Jay Solomon -- Indonesia's prospects of a rapid economic recovery have been dashed by the confluence of political uncertainty, financial scandal and the bloodletting in East Timor. Hopes of reversing the trend rest largely on a stable government asserting itself in the wake of the country's most democratic elections in decades.

Through the first half of 1999, signs were emerging that Indonesia was rebounding following the financial crisis that ripped across Asia in 1997. Indonesia's currency, the rupiah, had strengthened to near 6,000 to the dollar, from as weak as 17,000 rupiah per dollar a year earlier. And Indonesia's benchmark interest rate dropped to below 20%, from highs near 70% the previous year. The International Monetary Fund and the World Bank, which are leading a $43 billion bailout package for Indonesia, hailed the nation's financial managers for a prudent monetary policy that allowed Indonesia's inflation rate to stabilize following fears of hyperinflation. And the IMF was projecting Indonesia's economy would see moderate economic growth in the year ending in March, after contracting nearly 14% a year earlier.

Raising optimism, in particular, was June's peaceful parliamentary vote. In the wake of the vote, which many had feared would spawn violence, international investors helped push up the rupiah and Indonesia's stock market on hopes that a transition from former President Suharto's ruling Golkar regime to a democratically elected one would be smooth. And key elements in the nation's economic recovery program, such as debt and bank restructuring, were seen being aided by a calmer political environment.

Guarded optimism

"We've cleared one major obstacle," said Indra Widjaja, a managing director of Indonesia's massive Sinar Mas Group at the time. He and a number of the nation's other ethnic-Chinese tycoons were guardedly optimistic about the return to the rapid economic growth Indonesia had seen for most of the 1990s.

Two major obstacles emerged in the months following the parliamentary vote, however, that have drastically thrown Indonesia's economic recovery off track. The politically charged financial scandal known here as Baligate has run Indonesia's bank-restructuring program aground. And the violence that erupted in the territory of East Timor after a United Nations-sponsored vote on independence has Indonesia running the risk of becoming isolated internationally.

The UN, the US, and the European Union charge that Indonesia's armed forces have "aided and abetted" East Timorese militias that have killed scores of independence supporters in the post- election period.

The IMF and World Bank say they are withholding future loans to Indonesia until the two issues are resolved. Both events "have interrupted, and may even derail, an otherwise steady march toward economic stabilization" in Indonesia, the World Bank wrote in a recent report.

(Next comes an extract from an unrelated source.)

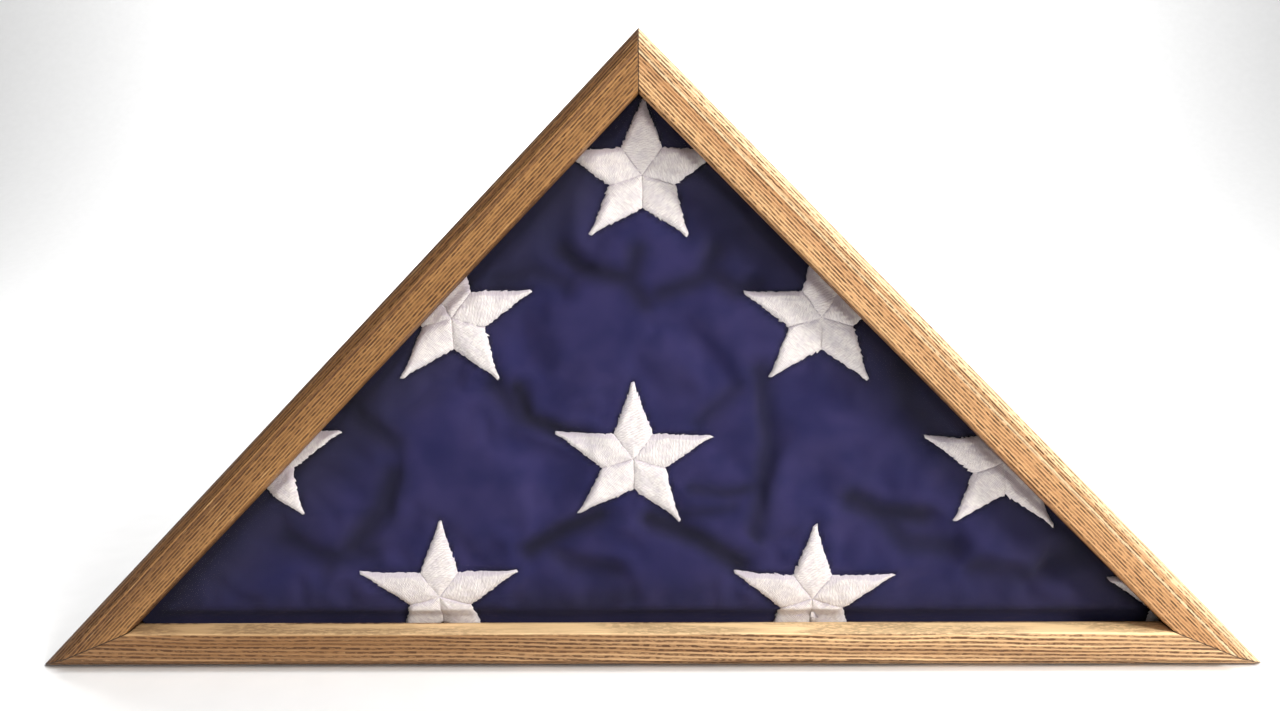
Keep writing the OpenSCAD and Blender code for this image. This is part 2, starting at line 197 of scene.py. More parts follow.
class Finish:
    """A node material, built by adding nodes."""

    def __init__(self, name):
        self.material = bpy.data.materials.new(name)
        self.material.use_nodes = True
        self.tree = self.material.node_tree
        self.tree.nodes.clear()

    def node(self, kind, settings=None, sockets=None, output=0):
        made = self.tree.nodes.new(kind)
        for name, value in (settings or {}).items():
            setattr(made, name, value)
        for name, value in (sockets or {}).items():
            if isinstance(value, Wire):
                self.tree.links.new(value.socket, made.inputs[name])
            else:
                made.inputs[name].default_value = value
        return Wire(self, made.outputs[output]) if made.outputs else made

    def place(self, scale=(1, 1, 1), turn=0.0, shift=(0, 0, 0)):
        """Object coordinates, turned about Y by degrees, then moved and scaled."""
        where = self.node("ShaderNodeTexCoord", output="Object")
        turned = self.node(
            "ShaderNodeMapping",
            {"vector_type": "POINT"},
            {"Vector": where, "Rotation": (0, math.radians(turn), 0), "Location": shift},
        )
        return self.node("ShaderNodeMapping", None, {"Vector": turned, "Scale": scale})

    def facing(self):
        """Which way the surface points, in the piece's own frame, so it turns with the piece."""
        return self.node("ShaderNodeTexCoord", output="Normal")

    def noise(self, where, scale=1.0, detail=2.0, rough=0.5):
        sockets = {"Vector": where, "Scale": scale, "Detail": detail, "Roughness": rough}
        return self.node("ShaderNodeTexNoise", None, sockets)

    def split(self, vector):
        made = self.node("ShaderNodeSeparateXYZ", None, {0: vector})
        return [Wire(self, s) for s in made.socket.node.outputs]

    def join(self, x, y, z):
        return self.node("ShaderNodeCombineXYZ", None, {0: x, 1: y, 2: z})

    def mix(self, amount, first, second):
        settings = {"data_type": "RGBA", "clamp_factor": True}
        return self.node("ShaderNodeMix", settings, {0: amount, 6: first, 7: second}, 2)

    def bump(self, height, distance, strength=1.0):
        sockets = {"Height": height, "Distance": distance, "Strength": strength}
        return self.node("ShaderNodeBump", None, sockets)

    def surface(self, **sockets):
        """Adds the shader and the output, and gives back the finished material."""
        named = {key.replace("_", " ").title().replace("Ior", "IOR"): v for key, v in sockets.items()}
        shader = self.node("ShaderNodeBsdfPrincipled", None, named)
        self.node("ShaderNodeOutputMaterial", None, {"Surface": shader})
        return self.material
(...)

The scandal surrounding PT Bank Bali is seen as particularly damaging to Indonesia's economic hopes, as it is disrupting the desperately needed restructuring of Indonesia's banking sector. Bank Bali is a recently nationalized bank that was found to have diverted 546 billion rupiah ($70.7 million) to a company headed by senior members of President B.J. Habibie's ruling Golkar party. The IMF and foreign investors have been unnerved by the possibility of corruption involving funds overseen by the Indonesian Bank Restructuring Agency, which is leading this bank-restructuring effort.

Senior officials at IBRA already have stated that their efforts to raise nearly 17 trillion rupiah in revenue from the sale of assets is being undermined by the Bank Bali incident.

'Wait-and-see mode'

Indeed, a number of foreign executives who have been trying to buy IBRA-controlled assets in recent months say they are placing their orders on hold as a result of the scandal. Fear that asset quality may have eroded under IBRA's care is one factor, while others say IBRA's management has simply been paralyzed by the scandal. "You can see we're in a wait-and- see mode at the moment," said an executive at a real-estate company who has been looking to buy assets from the agency.

Debt restructuring and overall business also has been impaired by the Bank Bali and East Timor crises. Renewed volatility in the rupiah has halted debt talks in many cases, Jakarta-based bankers say, and businessmen say their business plans have been thrown into confusion. "We don't know at what exchange rate to budget our expenditures anymore," says Richard Hakim, an Indonesian exporter of toiletries to a number of Asian, European and African countries.

He also says that the country's social turmoil has led some of his buyers to suspend orders for fear he won't be able to deliver.

The biggest threat to Indonesia's recovery from the East Timor crisis may simply be that it becomes isolated financially from the rest of the world. The IMF, World Bank, Asian Development Bank and Japanese government have all suspended new loans to the country in the wake of East Timor and the Bank Bali scandals, placing as much as $2.7 billion in financial assistance in jeopardy by the end of the year. Indonesia is heavily dependent on international assistance to finance a budget deficit expected to run at 8.5% of Indonesia's economic output during this fiscal year; economists warn that any prolonged delay in loan disbursements could severely undercut Indonesia's fiscal position.

Tension with Australia

Trade disputes with Indonesia's top trading partners have also emerged as a result of the East Timor crisis. Indonesian wheat buyers, for example, have vowed not to buy Australian wheat, as a result of what they believe is Australia's excessive interference in Indonesia's sovereign affairs: Australia is leading a peacekeeping force to restore order in East Timor. Australian unions, in turn, have refused to unload Indonesian products in Australia as a result, to combat what they charge are human- rights abuses committed by Indonesian troops in East Timor.

This international combination has generated a bunker mentality among many in Indonesia's business community. "If we have to go it alone, we will," says Iman Taufik, a vice chairman of the Indonesian Chamber of Commerce, or Kadin. He says Indonesia may be forced to focus solely on its trade ties with Asian and Middle Eastern countries as a result of the East Timor crisis.

Indonesia's best hopes for economic recovery, businessmen here say, is the formation of a stable government following November's presidential poll. A too-close-to-call race between opposition leader Megawati Sukarnoputri and Mr. Habibie has only been fueling the sense of instability here, unnerving foreign investors and local businessmen alike. And uncertainty over where economic policy making will head in a new government has added another layer of uncertainty.

Still, Indonesia's financial advisers believe that a government with a clear mandate is essential for pushing through the nation's difficult economic program. In a recent letter to Mr. Habibie, the IMF Managing Director Michel Camdessus told the president: "Handing over a stable democracy and a sound economy to the next government would remain a lasting and historic achievement of your presidency and be of the greatest service to the Indonesian people."